§ Stored data
____________

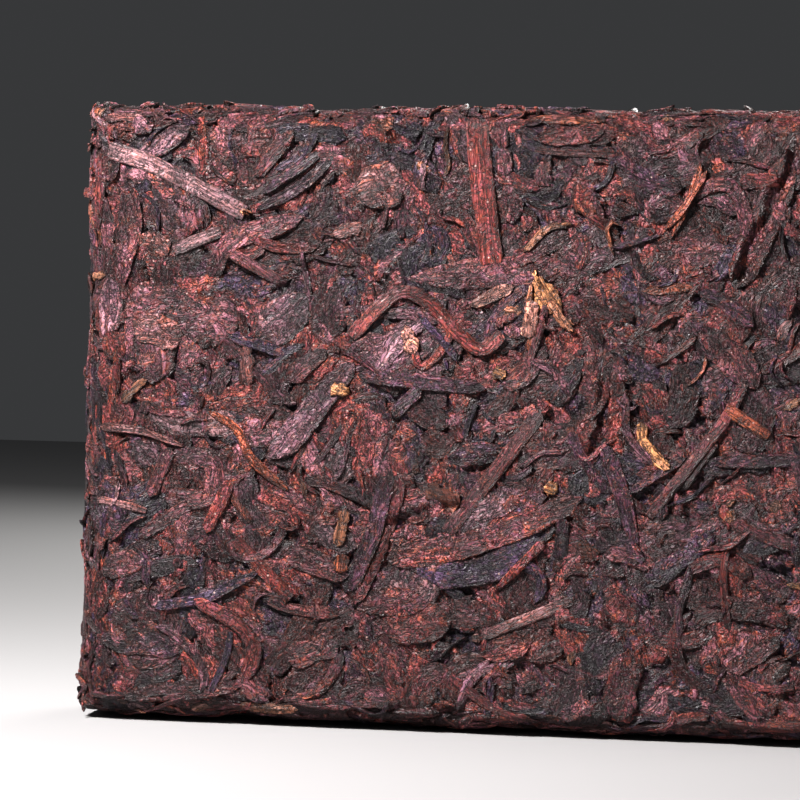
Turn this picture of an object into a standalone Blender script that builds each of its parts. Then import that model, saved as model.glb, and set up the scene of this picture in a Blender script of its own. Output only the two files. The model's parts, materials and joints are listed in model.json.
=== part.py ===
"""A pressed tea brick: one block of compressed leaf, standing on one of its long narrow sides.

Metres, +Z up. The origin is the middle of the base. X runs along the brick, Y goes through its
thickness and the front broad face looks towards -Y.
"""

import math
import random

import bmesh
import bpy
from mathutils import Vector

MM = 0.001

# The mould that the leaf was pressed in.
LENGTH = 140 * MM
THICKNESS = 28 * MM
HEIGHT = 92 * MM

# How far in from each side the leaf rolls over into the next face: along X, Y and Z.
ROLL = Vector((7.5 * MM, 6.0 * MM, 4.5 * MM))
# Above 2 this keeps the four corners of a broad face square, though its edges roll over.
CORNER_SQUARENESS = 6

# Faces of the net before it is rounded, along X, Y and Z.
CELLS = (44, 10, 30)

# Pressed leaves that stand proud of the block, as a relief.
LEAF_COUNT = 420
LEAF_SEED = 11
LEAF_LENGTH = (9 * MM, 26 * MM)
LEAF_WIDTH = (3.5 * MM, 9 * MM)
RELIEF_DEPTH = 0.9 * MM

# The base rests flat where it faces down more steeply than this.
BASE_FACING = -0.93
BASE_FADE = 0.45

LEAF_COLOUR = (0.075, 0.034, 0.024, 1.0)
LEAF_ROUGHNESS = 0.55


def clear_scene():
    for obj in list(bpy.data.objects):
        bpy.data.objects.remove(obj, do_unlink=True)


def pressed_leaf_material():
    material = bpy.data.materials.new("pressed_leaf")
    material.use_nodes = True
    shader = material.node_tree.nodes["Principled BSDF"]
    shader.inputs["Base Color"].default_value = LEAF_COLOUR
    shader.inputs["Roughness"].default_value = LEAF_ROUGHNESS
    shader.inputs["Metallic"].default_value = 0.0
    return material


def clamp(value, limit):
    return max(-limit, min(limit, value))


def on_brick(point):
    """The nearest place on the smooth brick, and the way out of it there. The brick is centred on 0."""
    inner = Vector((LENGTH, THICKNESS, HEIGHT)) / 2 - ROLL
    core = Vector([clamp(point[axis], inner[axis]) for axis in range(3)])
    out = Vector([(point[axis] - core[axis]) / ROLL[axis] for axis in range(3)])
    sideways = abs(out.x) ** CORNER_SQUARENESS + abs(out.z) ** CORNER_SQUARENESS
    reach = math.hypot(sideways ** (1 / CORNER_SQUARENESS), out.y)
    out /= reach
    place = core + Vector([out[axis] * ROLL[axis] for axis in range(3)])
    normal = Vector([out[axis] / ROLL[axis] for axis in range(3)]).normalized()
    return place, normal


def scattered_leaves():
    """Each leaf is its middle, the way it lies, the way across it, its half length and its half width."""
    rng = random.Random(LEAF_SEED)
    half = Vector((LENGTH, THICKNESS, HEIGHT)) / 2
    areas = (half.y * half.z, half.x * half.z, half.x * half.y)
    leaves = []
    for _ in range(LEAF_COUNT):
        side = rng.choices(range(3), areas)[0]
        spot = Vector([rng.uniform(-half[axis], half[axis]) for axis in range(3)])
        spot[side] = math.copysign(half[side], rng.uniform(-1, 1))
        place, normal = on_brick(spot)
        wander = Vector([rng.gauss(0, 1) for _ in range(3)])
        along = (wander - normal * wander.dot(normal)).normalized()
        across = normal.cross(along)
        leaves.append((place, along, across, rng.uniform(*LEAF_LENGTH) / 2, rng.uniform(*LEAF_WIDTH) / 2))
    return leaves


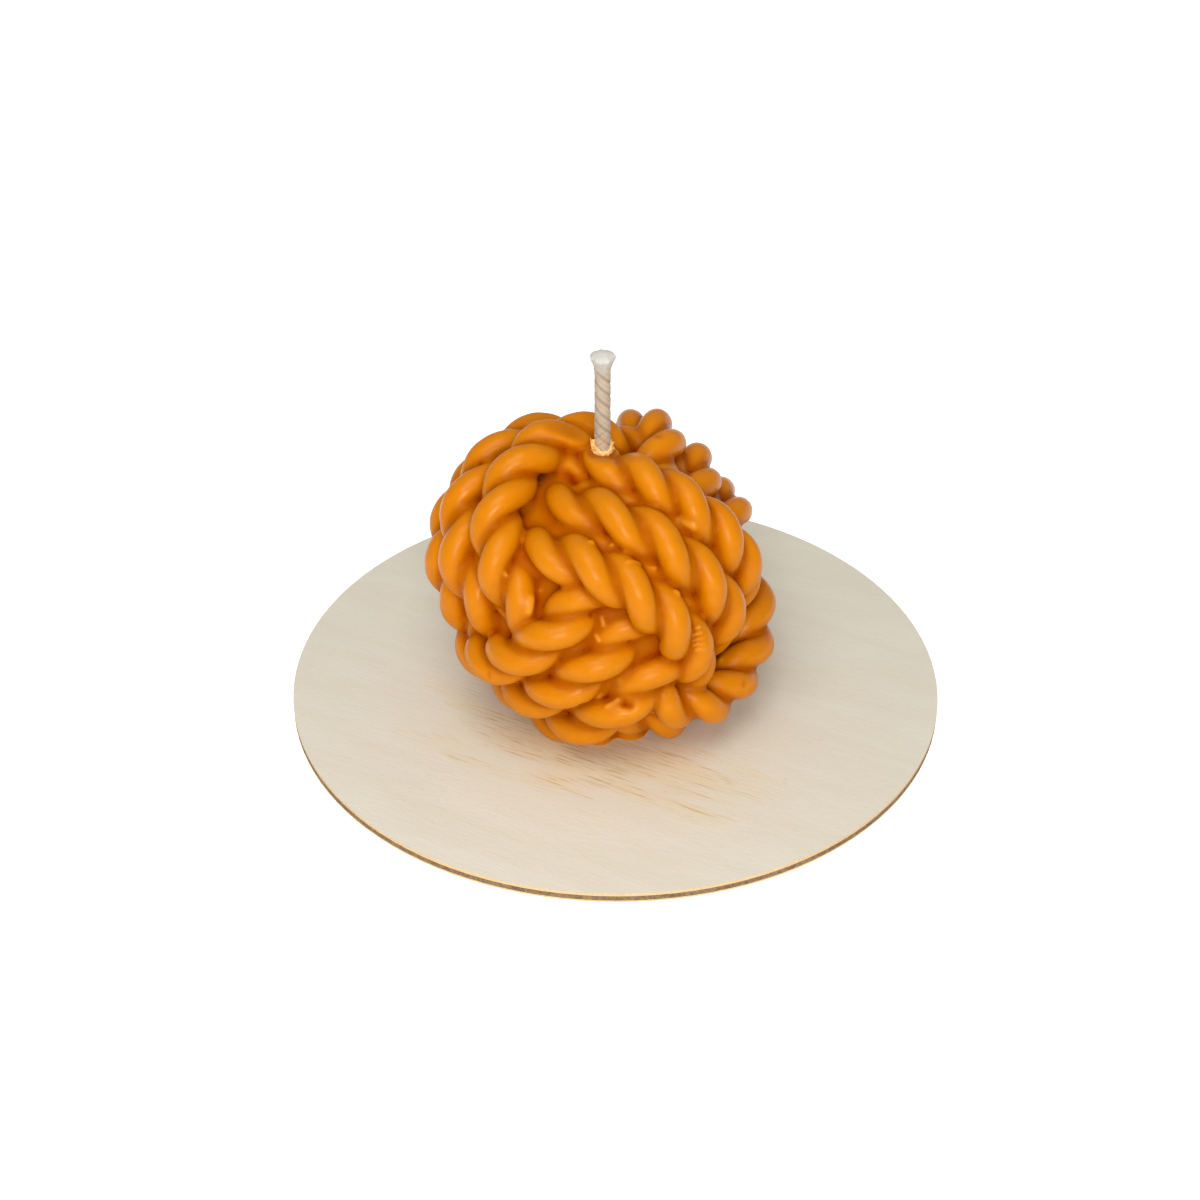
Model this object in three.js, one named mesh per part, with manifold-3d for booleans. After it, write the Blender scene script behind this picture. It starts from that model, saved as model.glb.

____________

§ Problem to solve
Give the listing above again, word for word.

§ Final answer
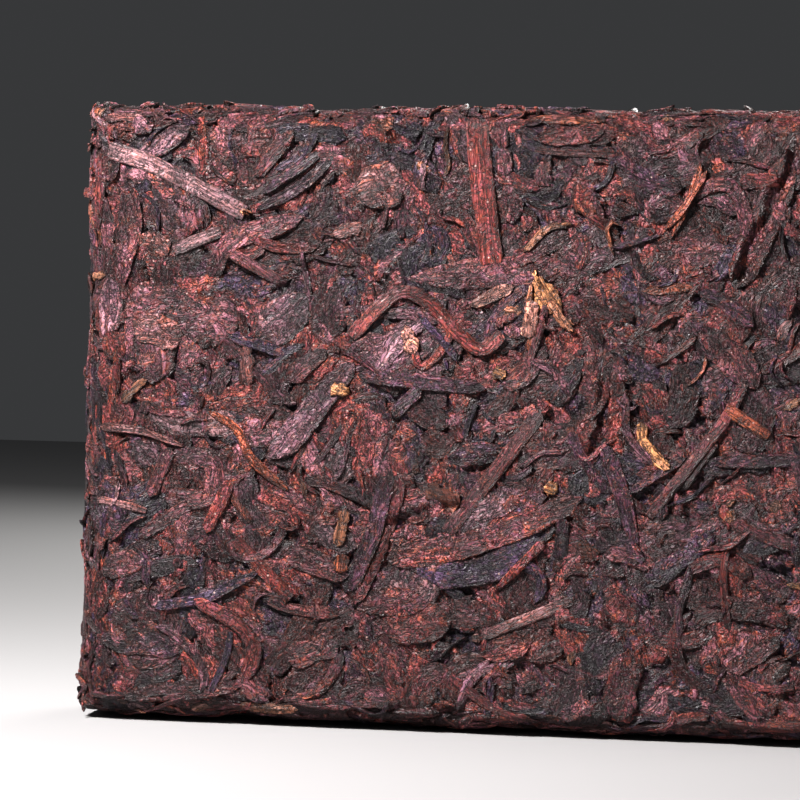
Turn this picture of an object into a standalone Blender script that builds each of its parts. Then import that model, saved as model.glb, and set up the scene of this picture in a Blender script of its own. Output only the two files. The model's parts, materials and joints are listed in model.json.
=== part.py ===
"""A pressed tea brick: one block of compressed leaf, standing on one of its long narrow sides.

Metres, +Z up. The origin is the middle of the base. X runs along the brick, Y goes through its
thickness and the front broad face looks towards -Y.
"""

import math
import random

import bmesh
import bpy
from mathutils import Vector

MM = 0.001

# The mould that the leaf was pressed in.
LENGTH = 140 * MM
THICKNESS = 28 * MM
HEIGHT = 92 * MM

# How far in from each side the leaf rolls over into the next face: along X, Y and Z.
ROLL = Vector((7.5 * MM, 6.0 * MM, 4.5 * MM))
# Above 2 this keeps the four corners of a broad face square, though its edges roll over.
CORNER_SQUARENESS = 6

# Faces of the net before it is rounded, along X, Y and Z.
CELLS = (44, 10, 30)

# Pressed leaves that stand proud of the block, as a relief.
LEAF_COUNT = 420
LEAF_SEED = 11
LEAF_LENGTH = (9 * MM, 26 * MM)
LEAF_WIDTH = (3.5 * MM, 9 * MM)
RELIEF_DEPTH = 0.9 * MM

# The base rests flat where it faces down more steeply than this.
BASE_FACING = -0.93
BASE_FADE = 0.45

LEAF_COLOUR = (0.075, 0.034, 0.024, 1.0)
LEAF_ROUGHNESS = 0.55


def clear_scene():
    for obj in list(bpy.data.objects):
        bpy.data.objects.remove(obj, do_unlink=True)


def pressed_leaf_material():
    material = bpy.data.materials.new("pressed_leaf")
    material.use_nodes = True
    shader = material.node_tree.nodes["Principled BSDF"]
    shader.inputs["Base Color"].default_value = LEAF_COLOUR
    shader.inputs["Roughness"].default_value = LEAF_ROUGHNESS
    shader.inputs["Metallic"].default_value = 0.0
    return material


def clamp(value, limit):
    return max(-limit, min(limit, value))


def on_brick(point):
    """The nearest place on the smooth brick, and the way out of it there. The brick is centred on 0."""
    inner = Vector((LENGTH, THICKNESS, HEIGHT)) / 2 - ROLL
    core = Vector([clamp(point[axis], inner[axis]) for axis in range(3)])
    out = Vector([(point[axis] - core[axis]) / ROLL[axis] for axis in range(3)])
    sideways = abs(out.x) ** CORNER_SQUARENESS + abs(out.z) ** CORNER_SQUARENESS
    reach = math.hypot(sideways ** (1 / CORNER_SQUARENESS), out.y)
    out /= reach
    place = core + Vector([out[axis] * ROLL[axis] for axis in range(3)])
    normal = Vector([out[axis] / ROLL[axis] for axis in range(3)]).normalized()
    return place, normal


def scattered_leaves():
    """Each leaf is its middle, the way it lies, the way across it, its half length and its half width."""
    rng = random.Random(LEAF_SEED)
    half = Vector((LENGTH, THICKNESS, HEIGHT)) / 2
    areas = (half.y * half.z, half.x * half.z, half.x * half.y)
    leaves = []
    for _ in range(LEAF_COUNT):
        side = rng.choices(range(3), areas)[0]
        spot = Vector([rng.uniform(-half[axis], half[axis]) for axis in range(3)])
        spot[side] = math.copysign(half[side], rng.uniform(-1, 1))
        place, normal = on_brick(spot)
        wander = Vector([rng.gauss(0, 1) for _ in range(3)])
        along = (wander - normal * wander.dot(normal)).normalized()
        across = normal.cross(along)
        leaves.append((place, along, across, rng.uniform(*LEAF_LENGTH) / 2, rng.uniform(*LEAF_WIDTH) / 2))
    return leaves


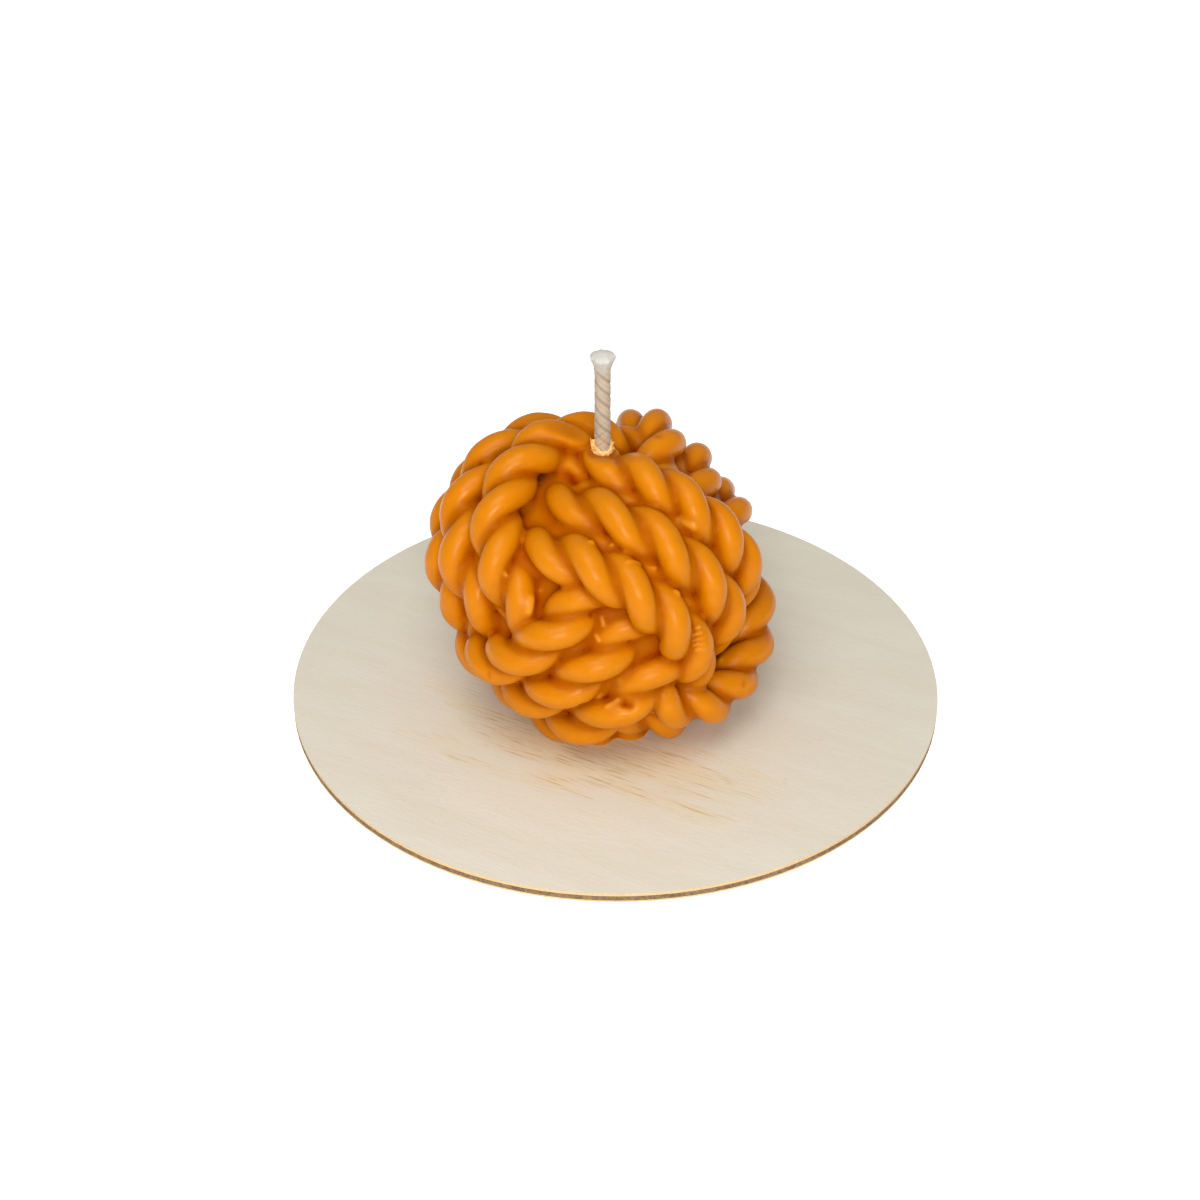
Model this object in three.js, one named mesh per part, with manifold-3d for booleans. After it, write the Blender scene script behind this picture. It starts from that model, saved as model.glb.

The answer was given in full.